Accueil > Etre femme et immigrée à l'époque de la construction navale à la Seyne-sur-Mer > Fille d'un horloger-bijoutier de La Seyne-sur-Mer dès 1962
Qualité du son : bonne
[...] On a très bien vécu notre arrivée à La Seyne, on a été très bien reçus. C’est vrai qu’il y a eu des conflits entre jeunes seynois et Pieds noirs, comme il se passait au début, mais après ça s’est relativement calmé quand on s’est bien connus et fréquentés.
[...] Mon père, il s’est fait des amis sur le marché. Le marché était beaucoup plus beau qu’aujourd’hui, vu que c’était tous les jours jusqu’à 13 heures.
Il y avait 3 grues. Tout fonctionnait, même le pont de La Seyne, le fameux pont que tout le monde refuse qu’il parte parce que ça c’est les chantiers, c’est ce qui fait La Seyne, il ne faut pas que ça disparaisse ça. C’est une valeur pour les ouvriers et pour La Seyne. Le train passait, il allait à la DCAN, il venait de la gare de La Seyne et il passait porter le matériel aux chantiers et il repartait avec le matériel qu’il devait couper ou faire. C’était surtout pour la marine, ils allaient à La Ciotat, ils travaillaient en concert avec les chantiers de La Ciotat.
[...] Il y a eu les espagnols pendant la guerre, puis nous, les Pieds noirs.
[...] Il y avait des commerçants partout.
[...] Avant la fermeture, le marché était vivant, il y avait du monde, la fête du 14 Juillet durait du 3 juillet au 15 Août, c’était les feux d’artifice, c’était les fêtes, la retraite aux flambeaux, la fête de l’humanité à Fabrégas, il y avait des chanteurs qui venaient, la fête de l’humanité était connue à La Seyne.
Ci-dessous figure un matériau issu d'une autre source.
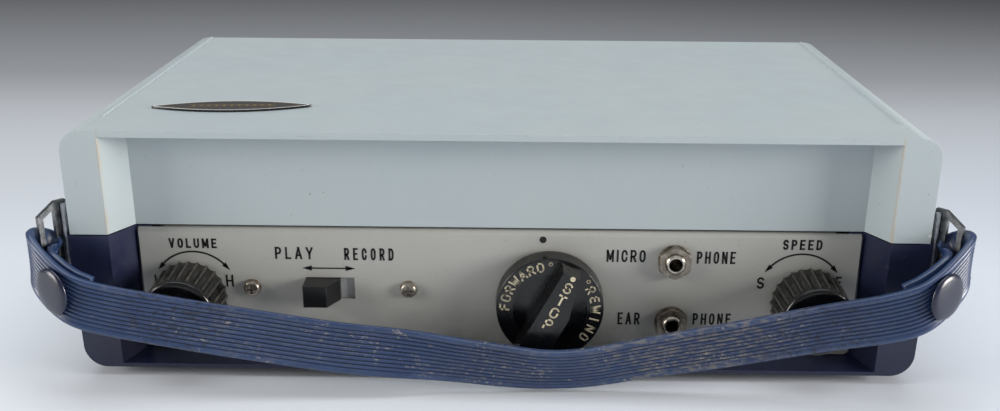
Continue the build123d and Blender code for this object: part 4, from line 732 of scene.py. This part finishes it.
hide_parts("carrying_strap")

# ---------------------------------------------------------------- domed snap caps
def turned(name, profile, centre, axis, material, body, steps=48):
    """Turned piece from (along, radius) pairs, about an axis through centre."""
    axis = Vector(axis).normalized()
    across = axis.orthogonal().normalized()
    second = axis.cross(across)
    points = []
    for along, radius in profile:
        for step in range(steps):
            angle = 2 * math.pi * step / steps
            rim = across * math.cos(angle) + second * math.sin(angle)
            points.append(Vector(centre) + axis * along + rim * radius)
    return make_piece(name, points, tube_faces(len(profile), steps), material, body, smooth=True)


SNAP_OUT = 36.0              # the caps face this many degrees outward of the front
SNAP_X = 109.8
SNAP_Y = FRONT - 11.1
CAP_PROFILE = [(0.0, 5.2), (0.05, 5.9), (0.35, 6.05), (0.7, 5.95), (1.0, 5.55), (1.25, 4.8),
               (1.45, 3.6), (1.56, 2.2), (1.6, 0.6)]
for side, name in ((-1, "snap_cap_left"), (1, "snap_cap_right")):
    out = (side * math.sin(math.radians(SNAP_OUT)), -math.cos(math.radians(SNAP_OUT)), 0)
    on_strap = Vector((side * SNAP_X, SNAP_Y, height_at(side * SNAP_X)))
    centre = on_strap + Vector(out) * (STRAP_THICK / 2 + 0.1)
    turned(name, CAP_PROFILE, centre, out, CAP, "base")
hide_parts("snap_caps")

# ---------------------------------------------------------------- fluted knobs
def fluted_knob(control, centre, material):
    """Tapered knob whose scalloped flutes keep their depth to near the nose."""
    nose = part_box(f"{control}_knob")[0][1] / MM
    rings = [
        (PANEL_FACE - KNOB_FOOT, 9.7, 0.6), (PANEL_FACE - 1.1, 9.85, 0.6),
        (PANEL_FACE - FLUTE_END, 9.3, 0.6), (PANEL_FACE - FLUTE_END - 0.35, 9.3, 0.25),
        (nose + 0.75, 9.2, 0.0), (nose + 0.3, 9.0, 0.0), (nose, 8.5, 0.0), (nose, 7.75, 0.0),
        (nose + 0.35, 7.55, 0.0), (nose + 0.4, 0.4, 0.0),
    ]                            # (place, radius at the ridges, depth of the flutes)
    steps = FLUTES * FLUTE_STEPS
    points = []
    for ahead, radius, depth in rings:
        for step in range(steps):
            angle = 2 * math.pi * step / steps
            reach = radius - depth * abs(math.sin(FLUTES * angle / 2)) ** 0.7
            points.append((centre[0] + reach * math.cos(angle), ahead, centre[1] + reach * math.sin(angle)))
    faces = tube_faces(len(rings), steps)
    knob = make_piece(f"{control}_knob_fluted", points, faces, material, f"{control}_control", smooth=True)
    knob.data.set_sharp_from_angle(angle=math.radians(40))
    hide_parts(f"{control}_knob")


fluted_knob("volume", (-KNOB_X, KNOB_Z), VOLUME_BLACK)
fluted_knob("speed", (KNOB_X, KNOB_Z), SPEED_BLACK)

# ---------------------------------------------------------------- small visible extras
slot_plate = Print()
slot_plate.polygon([(-41.9, 19.5), (-38.1, 19.5), (-38.1, 25.5), (-41.9, 25.5)],
                   facing(PANEL_FACE + SLIDE_PLATE_DEEP))
slot_plate.piece("slot_plate", SLOT_GREY, "record_slider")

# ---------------------------------------------------------------- floor, light and camera
floor_mesh = bpy.data.meshes.new("floor")
floor_mesh.from_pydata([(-4, -2, 0), (4, -2, 0), (4, 5, 0), (-4, 5, 0)], [], [(0, 1, 2, 3)])
floor = bpy.data.objects.new("floor", floor_mesh)
bpy.context.scene.collection.objects.link(floor)
floor_mesh.materials.append(floor_paper())


def softbox(name, place, target, size, power, color=(1, 1, 1)):
    """Rectangular area light aimed at a target."""
    data = bpy.data.lights.new(name, "AREA")
    data.shape = "RECTANGLE"
    data.size, data.size_y = size
    data.energy = power
    data.color = color
    light = bpy.data.objects.new(name, data)
    light.location = place
    light.rotation_euler = (Vector(target) - Vector(place)).to_track_quat("-Z", "Y").to_euler()
    bpy.context.scene.collection.objects.link(light)


softbox("overhead", (0.0, 0.1, 0.95), (0, 0, 0), (1.1, 0.8), 7.5, (0.95, 0.98, 1.0))
softbox("left_front", (-1.0, -0.38, 0.32), (0, 0, 0.03), (0.5, 0.5), 8.0, (1.0, 0.96, 0.92))
softbox("right_front", (1.05, -0.36, 0.26), (0, 0, 0.03), (0.5, 0.4), 15.5, (1.0, 0.96, 0.92))

world = bpy.data.worlds.new("studio")
world.use_nodes = True
world.node_tree.nodes["Background"].inputs["Color"].default_value = (0.97, 0.98, 1.0, 1.0)
world.node_tree.nodes["Background"].inputs["Strength"].default_value = 0.265
bpy.context.scene.world = world
bpy.context.scene.view_settings.view_transform = "Standard"

CAMERA_PLACE = (0.00459, -0.3472, 0.13954)
YAW = math.radians(-0.817)
PITCH = math.radians(21.459)
ROLL = math.radians(0.354)
forward = Vector((math.sin(YAW) * math.cos(PITCH), math.cos(YAW) * math.cos(PITCH), -math.sin(PITCH)))
level = Vector((math.cos(YAW), -math.sin(YAW), 0))
upright = level.cross(forward)
right = math.cos(ROLL) * level + math.sin(ROLL) * upright
top = -math.sin(ROLL) * level + math.cos(ROLL) * upright
camera_data = bpy.data.cameras.new("camera")
camera_data.sensor_width = 36.0
camera_data.lens = 42.54
camera_data.shift_y = 0.0745
camera_data.clip_start = 0.01
camera = bpy.data.objects.new("camera", camera_data)
camera.matrix_world = Matrix.Translation(CAMERA_PLACE) @ Matrix((right, top, -forward)).transposed().to_4x4()
bpy.context.scene.collection.objects.link(camera)
bpy.context.scene.camera = camera
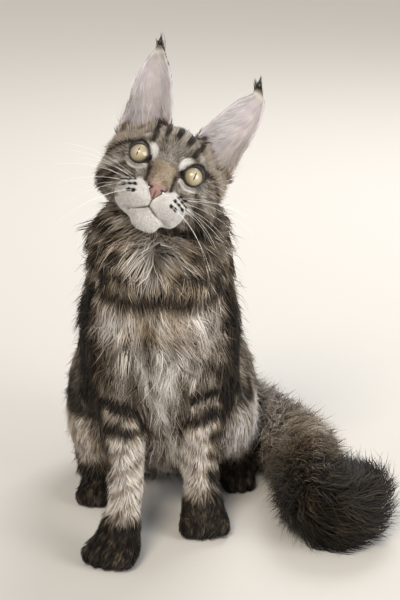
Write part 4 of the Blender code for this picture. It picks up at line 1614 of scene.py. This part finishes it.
grown("coat_face", 46000, near_face, 1, round_the_head, 101, stand=0.55, unruly=0.5, tick=0.3)
grown("coat_crown", 13500, head_share * (1 - front_of_head) * clear, 2, round_the_head, 111, lock=7, pull=0.35, stand=1.2)
grown("coat_neck", 12200, neck_share * (0.55 + 0.45 * facing_front), 3, round_the_body, 121, lock=16, pull=0.7, unruly=1.5, wild=0.02, thin=0.82)
grown("coat_chest", 12200, trunk_share * facing_front, 3, round_the_body, 131, lock=15, pull=0.68, thin=0.8)
grown("coat_back", 14500, trunk_share * (1 - facing_front), 2, round_the_body, 141, lock=12, pull=0.55)


def foreleg_unwrap(points):
    return on_both_sides(points, (41, -62), (-36, -95))


def hindleg_unwrap(points):
    return on_both_sides(points, (72, 50), (-72, 45))


def ear_unwrap(points):
    return on_both_sides(points, (35, 30), (-35, 30), head_axes=True)


grown("coat_forelegs", 18500, share_of("foreleg", "forepaw"), 2, foreleg_unwrap, 151, lock=7, pull=0.4)
grown("coat_hindlegs", 18500, share_of("hindleg", "hindpaw"), 2, hindleg_unwrap, 161, lock=9, pull=0.5)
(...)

C’était une ville communiste. La Seyne marchait très bien, les commerces marchaient très très bien.
[...] 1 habitant sur 3 était au chômage par rapport à la fermeture des commerces et des chantiers, ça a tué le travail à La Seyne.
[...] On sortait, on allait à la plage, il y avait les cinémas qu’il n’y a plus. Il y avait 3 salles de cinéma et 1 théâtre. A la place de la poste et de la banque populaire, il y avait un cinéma et un théâtre. (...) tous les cinémas de La Seyne étaient très fréquentés c’est quand les chantiers de La Seyne ont fermé qu’ils ont été obligés de fermer. (...) Il y avait un beau square à côté du France avec des beaux magasins autour mais il n’y a plus tout ça, même le France a fermé.
[...] Les jeunes avaient de quoi s’amuser, il y avait même un cinéma en plein air aux Sablettes et un bal à La Seyne.
[...] Le maire ne voulait pas à l’époque, donc ils l’ont fait eux-mêmes et comme ça faisait joli et ça attirait du monde, la ville les a finalement mis. (...) A l’époque des chantiers les commerçants étaient privilégiés, on leur demandait ce qu’ils voulaient faire.
[...] Il y a eu 2 générations d’ouvriers qui étaient contents de travailler aux chantiers, ils faisaient rentrer leurs enfants, leurs neveux,… avant ça se faisait. Il y avait des stagiaires…
[...] J’en ai pas connu beaucoup. Ils se faisaient en dehors du port, on pouvait le voir de loin mais moi je n’ai jamais assisté aux lancements de bateaux, c’est dommage. Quand il y avait des lancements de bateaux à Toulon, il y avait des retours de vagues à La Seyne. J’ai assisté de loin à un lancement de bateau, j’étais à la collégiale à Six-Fours et j’ai vu de loin un lancement de bateau, de loin c’était beau mais je n’ai jamais vu de près.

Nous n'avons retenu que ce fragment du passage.